**SHORT TASK:** Give back exactly the lines that run from the beginning of the entries to the line containing "# hang on the stem by their roots.", both included, and nothing else.

==========

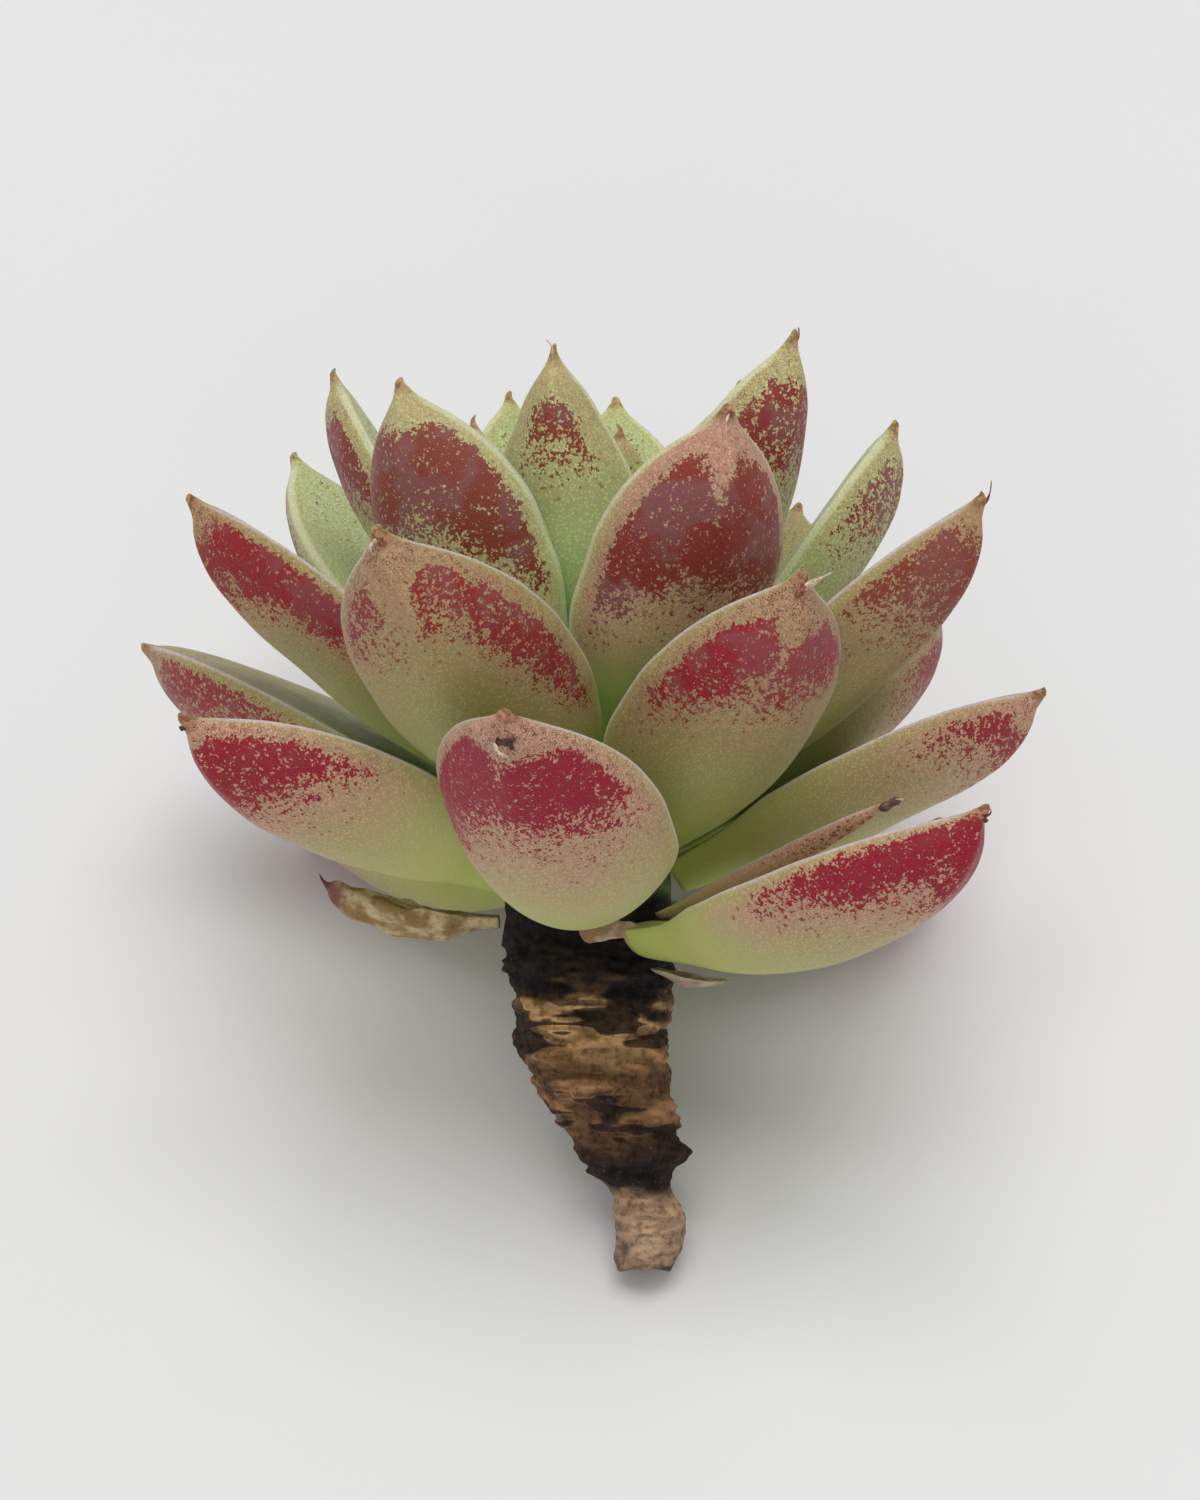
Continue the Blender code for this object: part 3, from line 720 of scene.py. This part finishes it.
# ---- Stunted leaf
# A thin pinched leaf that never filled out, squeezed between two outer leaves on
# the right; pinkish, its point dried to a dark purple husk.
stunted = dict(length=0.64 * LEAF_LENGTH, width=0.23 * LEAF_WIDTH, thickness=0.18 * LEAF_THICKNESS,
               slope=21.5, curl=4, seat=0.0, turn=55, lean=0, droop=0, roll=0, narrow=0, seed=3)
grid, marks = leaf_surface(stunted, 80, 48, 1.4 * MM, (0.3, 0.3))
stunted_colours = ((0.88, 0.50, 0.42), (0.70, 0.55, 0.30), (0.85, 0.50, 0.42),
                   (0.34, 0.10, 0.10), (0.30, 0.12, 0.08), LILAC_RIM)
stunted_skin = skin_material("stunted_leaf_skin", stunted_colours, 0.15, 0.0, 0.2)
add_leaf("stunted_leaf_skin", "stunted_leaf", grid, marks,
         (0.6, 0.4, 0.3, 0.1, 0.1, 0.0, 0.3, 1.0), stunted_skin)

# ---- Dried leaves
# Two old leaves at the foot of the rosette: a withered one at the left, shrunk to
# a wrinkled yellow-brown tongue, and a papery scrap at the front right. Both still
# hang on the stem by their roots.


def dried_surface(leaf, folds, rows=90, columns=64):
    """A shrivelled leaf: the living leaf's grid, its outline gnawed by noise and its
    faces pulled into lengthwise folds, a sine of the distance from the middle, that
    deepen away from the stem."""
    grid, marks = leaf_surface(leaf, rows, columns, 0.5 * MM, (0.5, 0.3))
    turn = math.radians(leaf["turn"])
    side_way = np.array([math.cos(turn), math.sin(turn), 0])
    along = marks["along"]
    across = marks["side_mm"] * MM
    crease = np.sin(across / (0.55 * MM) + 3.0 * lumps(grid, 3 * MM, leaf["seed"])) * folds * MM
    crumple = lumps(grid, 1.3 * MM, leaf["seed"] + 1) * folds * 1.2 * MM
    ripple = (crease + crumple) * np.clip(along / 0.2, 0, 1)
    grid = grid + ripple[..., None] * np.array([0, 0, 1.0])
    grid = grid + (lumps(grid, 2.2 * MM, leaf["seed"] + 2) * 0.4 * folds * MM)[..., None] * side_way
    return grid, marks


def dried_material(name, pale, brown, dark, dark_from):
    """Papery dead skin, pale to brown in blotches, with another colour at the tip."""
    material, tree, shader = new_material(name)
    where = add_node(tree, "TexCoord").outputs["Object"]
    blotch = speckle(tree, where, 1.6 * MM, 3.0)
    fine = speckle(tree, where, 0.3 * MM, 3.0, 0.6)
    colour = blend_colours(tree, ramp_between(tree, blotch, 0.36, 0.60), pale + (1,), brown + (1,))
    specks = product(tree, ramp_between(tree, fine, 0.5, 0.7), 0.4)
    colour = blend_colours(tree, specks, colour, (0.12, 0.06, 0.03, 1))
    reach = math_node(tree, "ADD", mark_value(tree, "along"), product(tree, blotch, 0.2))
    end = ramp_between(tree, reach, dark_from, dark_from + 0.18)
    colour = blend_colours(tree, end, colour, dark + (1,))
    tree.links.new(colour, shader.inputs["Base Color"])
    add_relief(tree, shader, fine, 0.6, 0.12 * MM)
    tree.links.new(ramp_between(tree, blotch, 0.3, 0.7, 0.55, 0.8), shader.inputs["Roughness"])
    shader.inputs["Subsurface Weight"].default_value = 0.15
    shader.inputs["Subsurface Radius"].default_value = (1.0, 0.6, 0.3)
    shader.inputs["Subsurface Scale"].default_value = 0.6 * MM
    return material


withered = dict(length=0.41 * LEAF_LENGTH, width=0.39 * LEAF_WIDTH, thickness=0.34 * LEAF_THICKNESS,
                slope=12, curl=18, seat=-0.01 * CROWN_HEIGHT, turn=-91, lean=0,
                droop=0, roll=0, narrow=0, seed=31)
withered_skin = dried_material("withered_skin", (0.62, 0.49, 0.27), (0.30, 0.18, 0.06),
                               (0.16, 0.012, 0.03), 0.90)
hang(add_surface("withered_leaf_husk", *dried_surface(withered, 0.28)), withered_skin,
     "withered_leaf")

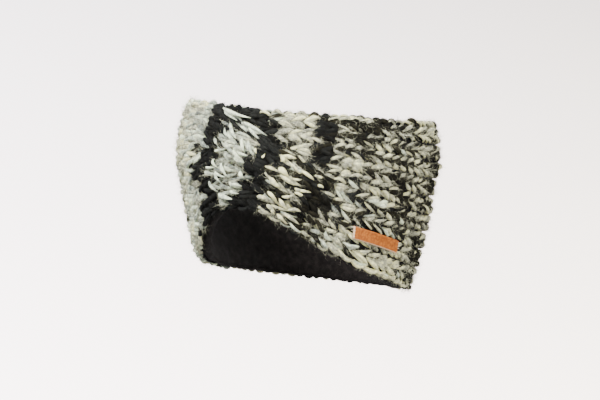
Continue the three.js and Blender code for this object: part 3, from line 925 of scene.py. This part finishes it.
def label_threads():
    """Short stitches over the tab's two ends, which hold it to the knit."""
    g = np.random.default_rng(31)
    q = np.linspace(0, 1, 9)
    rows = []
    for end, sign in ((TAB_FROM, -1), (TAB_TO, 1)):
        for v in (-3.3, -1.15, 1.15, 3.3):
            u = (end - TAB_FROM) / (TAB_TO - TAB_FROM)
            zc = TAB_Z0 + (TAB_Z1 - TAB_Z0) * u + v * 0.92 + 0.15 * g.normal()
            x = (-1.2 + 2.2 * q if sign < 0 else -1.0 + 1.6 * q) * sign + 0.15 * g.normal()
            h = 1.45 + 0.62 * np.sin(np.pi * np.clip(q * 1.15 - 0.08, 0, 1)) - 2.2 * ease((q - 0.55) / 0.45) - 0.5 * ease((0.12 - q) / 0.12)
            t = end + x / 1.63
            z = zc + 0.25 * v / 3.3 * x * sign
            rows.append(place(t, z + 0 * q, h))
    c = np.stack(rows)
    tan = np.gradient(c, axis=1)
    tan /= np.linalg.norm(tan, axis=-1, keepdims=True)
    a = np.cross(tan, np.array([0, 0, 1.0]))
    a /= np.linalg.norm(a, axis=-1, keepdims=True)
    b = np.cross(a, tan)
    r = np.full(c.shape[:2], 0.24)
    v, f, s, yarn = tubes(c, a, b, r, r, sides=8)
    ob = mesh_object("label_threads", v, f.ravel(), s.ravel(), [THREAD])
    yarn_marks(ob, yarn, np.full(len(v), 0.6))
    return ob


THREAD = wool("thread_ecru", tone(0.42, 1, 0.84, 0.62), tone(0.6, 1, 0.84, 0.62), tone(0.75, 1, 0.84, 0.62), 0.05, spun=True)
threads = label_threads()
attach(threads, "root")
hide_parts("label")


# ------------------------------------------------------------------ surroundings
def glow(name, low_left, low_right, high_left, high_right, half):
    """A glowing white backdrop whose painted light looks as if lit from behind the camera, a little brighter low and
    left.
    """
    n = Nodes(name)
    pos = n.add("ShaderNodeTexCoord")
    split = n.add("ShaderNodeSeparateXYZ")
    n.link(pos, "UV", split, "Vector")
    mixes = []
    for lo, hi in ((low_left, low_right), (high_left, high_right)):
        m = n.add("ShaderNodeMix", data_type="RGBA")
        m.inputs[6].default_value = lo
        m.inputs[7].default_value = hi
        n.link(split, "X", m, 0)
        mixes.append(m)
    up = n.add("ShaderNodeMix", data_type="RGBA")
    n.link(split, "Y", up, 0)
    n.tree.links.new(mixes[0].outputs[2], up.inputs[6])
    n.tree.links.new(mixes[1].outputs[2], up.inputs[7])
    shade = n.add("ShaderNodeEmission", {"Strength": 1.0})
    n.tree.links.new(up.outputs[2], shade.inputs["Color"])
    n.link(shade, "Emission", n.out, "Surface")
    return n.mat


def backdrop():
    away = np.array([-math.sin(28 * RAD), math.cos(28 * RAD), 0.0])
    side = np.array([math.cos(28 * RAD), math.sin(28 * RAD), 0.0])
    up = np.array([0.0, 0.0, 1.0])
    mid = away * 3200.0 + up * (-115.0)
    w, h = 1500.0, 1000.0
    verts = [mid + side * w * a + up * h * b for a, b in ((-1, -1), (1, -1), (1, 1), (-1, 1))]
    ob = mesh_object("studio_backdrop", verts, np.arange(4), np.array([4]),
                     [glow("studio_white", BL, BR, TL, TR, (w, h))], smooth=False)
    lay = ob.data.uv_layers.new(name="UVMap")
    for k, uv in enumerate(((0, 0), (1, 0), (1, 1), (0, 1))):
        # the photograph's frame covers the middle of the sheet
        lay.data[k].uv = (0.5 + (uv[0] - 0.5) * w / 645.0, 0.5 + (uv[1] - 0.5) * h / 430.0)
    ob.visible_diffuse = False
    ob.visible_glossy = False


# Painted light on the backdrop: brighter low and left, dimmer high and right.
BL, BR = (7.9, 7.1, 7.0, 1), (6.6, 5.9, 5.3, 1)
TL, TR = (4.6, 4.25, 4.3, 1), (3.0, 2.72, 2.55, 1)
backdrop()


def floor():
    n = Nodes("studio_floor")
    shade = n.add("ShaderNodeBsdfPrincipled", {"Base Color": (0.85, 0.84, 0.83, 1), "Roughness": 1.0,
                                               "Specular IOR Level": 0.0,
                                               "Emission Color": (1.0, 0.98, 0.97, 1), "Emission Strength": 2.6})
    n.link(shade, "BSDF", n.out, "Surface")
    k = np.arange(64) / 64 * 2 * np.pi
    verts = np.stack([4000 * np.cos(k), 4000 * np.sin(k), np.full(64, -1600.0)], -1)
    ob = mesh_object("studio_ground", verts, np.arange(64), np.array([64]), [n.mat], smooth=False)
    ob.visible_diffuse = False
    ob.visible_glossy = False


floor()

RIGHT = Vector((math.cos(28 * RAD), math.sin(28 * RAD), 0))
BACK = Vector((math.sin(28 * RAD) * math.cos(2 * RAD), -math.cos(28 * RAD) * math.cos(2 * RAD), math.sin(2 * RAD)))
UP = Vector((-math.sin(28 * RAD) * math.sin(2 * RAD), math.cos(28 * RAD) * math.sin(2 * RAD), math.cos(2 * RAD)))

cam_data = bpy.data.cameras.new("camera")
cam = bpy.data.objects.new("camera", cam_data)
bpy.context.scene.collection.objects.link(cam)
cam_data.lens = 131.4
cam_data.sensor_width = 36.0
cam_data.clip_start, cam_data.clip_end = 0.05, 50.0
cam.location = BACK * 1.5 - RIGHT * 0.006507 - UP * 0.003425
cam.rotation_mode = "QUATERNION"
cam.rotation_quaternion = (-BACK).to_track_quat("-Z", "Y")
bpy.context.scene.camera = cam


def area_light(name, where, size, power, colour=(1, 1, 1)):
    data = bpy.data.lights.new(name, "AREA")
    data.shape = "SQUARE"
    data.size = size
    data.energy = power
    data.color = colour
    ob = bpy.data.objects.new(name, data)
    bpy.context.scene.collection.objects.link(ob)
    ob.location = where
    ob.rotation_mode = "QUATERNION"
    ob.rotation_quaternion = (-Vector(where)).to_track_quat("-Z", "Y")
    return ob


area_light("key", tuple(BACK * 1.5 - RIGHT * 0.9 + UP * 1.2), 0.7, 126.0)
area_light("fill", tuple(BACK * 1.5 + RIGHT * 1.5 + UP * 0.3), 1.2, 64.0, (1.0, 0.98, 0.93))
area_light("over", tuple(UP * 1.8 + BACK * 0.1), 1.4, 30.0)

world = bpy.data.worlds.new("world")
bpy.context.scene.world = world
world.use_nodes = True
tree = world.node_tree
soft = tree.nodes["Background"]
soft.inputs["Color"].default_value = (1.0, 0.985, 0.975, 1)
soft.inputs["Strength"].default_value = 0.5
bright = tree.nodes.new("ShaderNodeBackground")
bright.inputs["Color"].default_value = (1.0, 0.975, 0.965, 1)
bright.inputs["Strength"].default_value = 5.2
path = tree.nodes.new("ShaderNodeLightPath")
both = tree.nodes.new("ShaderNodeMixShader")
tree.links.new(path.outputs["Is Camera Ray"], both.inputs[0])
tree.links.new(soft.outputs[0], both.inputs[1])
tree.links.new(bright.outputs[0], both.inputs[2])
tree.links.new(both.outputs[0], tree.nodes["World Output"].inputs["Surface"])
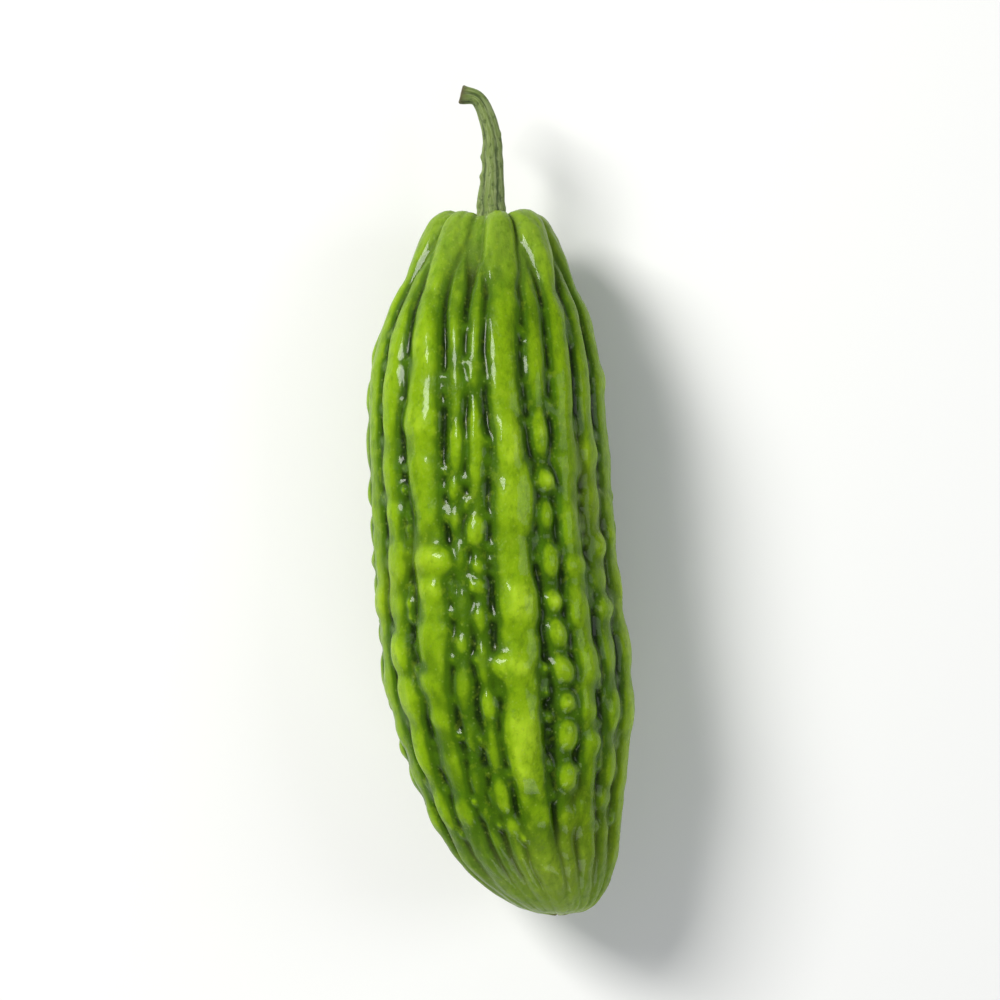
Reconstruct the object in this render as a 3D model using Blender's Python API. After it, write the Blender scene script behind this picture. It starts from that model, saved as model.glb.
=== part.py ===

==========

**THE COMPLETED TASK:**
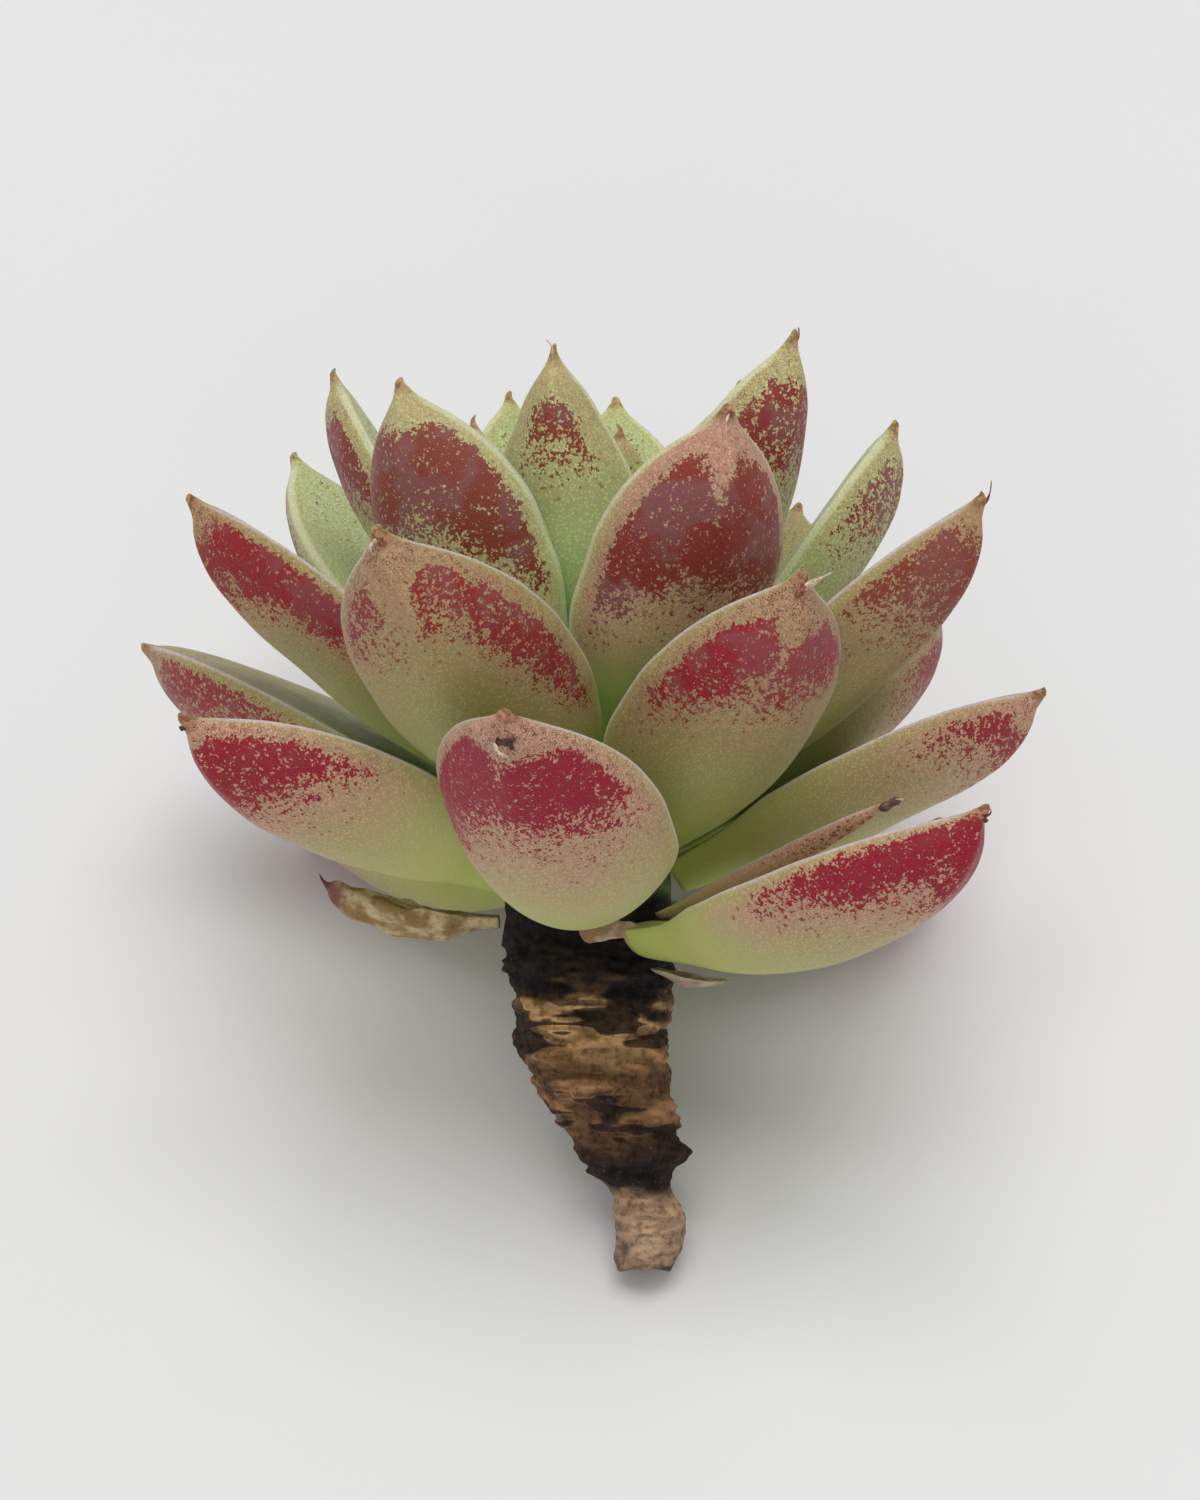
Continue the Blender code for this object: part 3, from line 720 of scene.py. This part finishes it.
# ---- Stunted leaf
# A thin pinched leaf that never filled out, squeezed between two outer leaves on
# the right; pinkish, its point dried to a dark purple husk.
stunted = dict(length=0.64 * LEAF_LENGTH, width=0.23 * LEAF_WIDTH, thickness=0.18 * LEAF_THICKNESS,
               slope=21.5, curl=4, seat=0.0, turn=55, lean=0, droop=0, roll=0, narrow=0, seed=3)
grid, marks = leaf_surface(stunted, 80, 48, 1.4 * MM, (0.3, 0.3))
stunted_colours = ((0.88, 0.50, 0.42), (0.70, 0.55, 0.30), (0.85, 0.50, 0.42),
                   (0.34, 0.10, 0.10), (0.30, 0.12, 0.08), LILAC_RIM)
stunted_skin = skin_material("stunted_leaf_skin", stunted_colours, 0.15, 0.0, 0.2)
add_leaf("stunted_leaf_skin", "stunted_leaf", grid, marks,
         (0.6, 0.4, 0.3, 0.1, 0.1, 0.0, 0.3, 1.0), stunted_skin)

# ---- Dried leaves
# Two old leaves at the foot of the rosette: a withered one at the left, shrunk to
# a wrinkled yellow-brown tongue, and a papery scrap at the front right. Both still
# hang on the stem by their roots.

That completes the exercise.